To continue addressing the barriers and needs of persons with disabilities in Somalia, Finn Church Aid (FCA) launched the, ‘Strengthening Democratic and Inclusive Local Governance’ (STRONG) project, in 2024, funded by the Swedish International Development Cooperation Agency (SIDA), in collaboration with Somalia’s Ministry of Interior, Federal Affairs and Reconciliation (MOIFAR) and the Abilis Foundation in Mogadishu, Somalia.

An assessment was commissioned on the status of inclusion of persons with disabilities into peace processes across four Federal Member States of Somalia, through identifying systemic gaps and opportunities to foster meaningful inclusion of persons with disabilities in reconciliation and governance efforts.

“Our work in the most fragile contexts in the world has shown that too often the most marginalized groups, such as people with disabilities, are left out from important processes and structures. Including everyone in the process of building peaceful and cohesive societies is the most important benchmark for real participation, democratization, and inclusivity. By inclusion of everyone, we strongly communicate our values in practice: no one is left behind,” emphasized Ikali Karvinen, Deputy Executive Director of Finn Church Aid.

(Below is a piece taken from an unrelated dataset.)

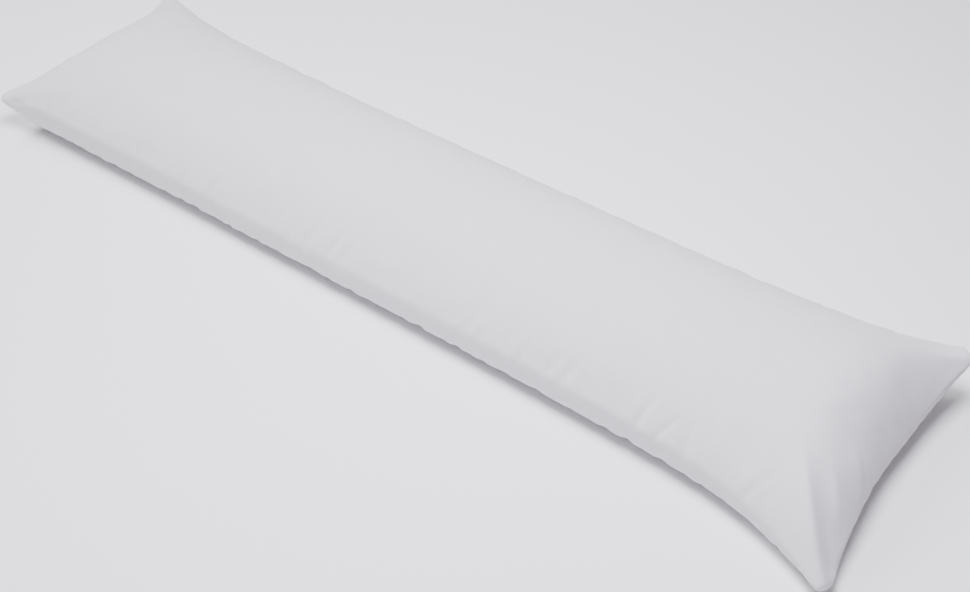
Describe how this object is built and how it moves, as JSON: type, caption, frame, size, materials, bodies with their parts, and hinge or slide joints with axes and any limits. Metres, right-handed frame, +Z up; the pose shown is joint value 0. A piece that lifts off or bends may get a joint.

‘Strengthening Democratic and Inclusive Local Governance in Somalia’, funded by the Government of Sweden (SIDA). 2024-2025. Photo: Finn Church Aid.

Looking Ahead

Inclusion of persons with disabilities in peacebuilding is a collective responsibility. It requires peace and security actors, from governments to civil society, religious and traditional leaders, and donors to recognize the agency, knowledge, and rights of persons with disabilities not as an afterthought, but as foundational to just and lasting peace.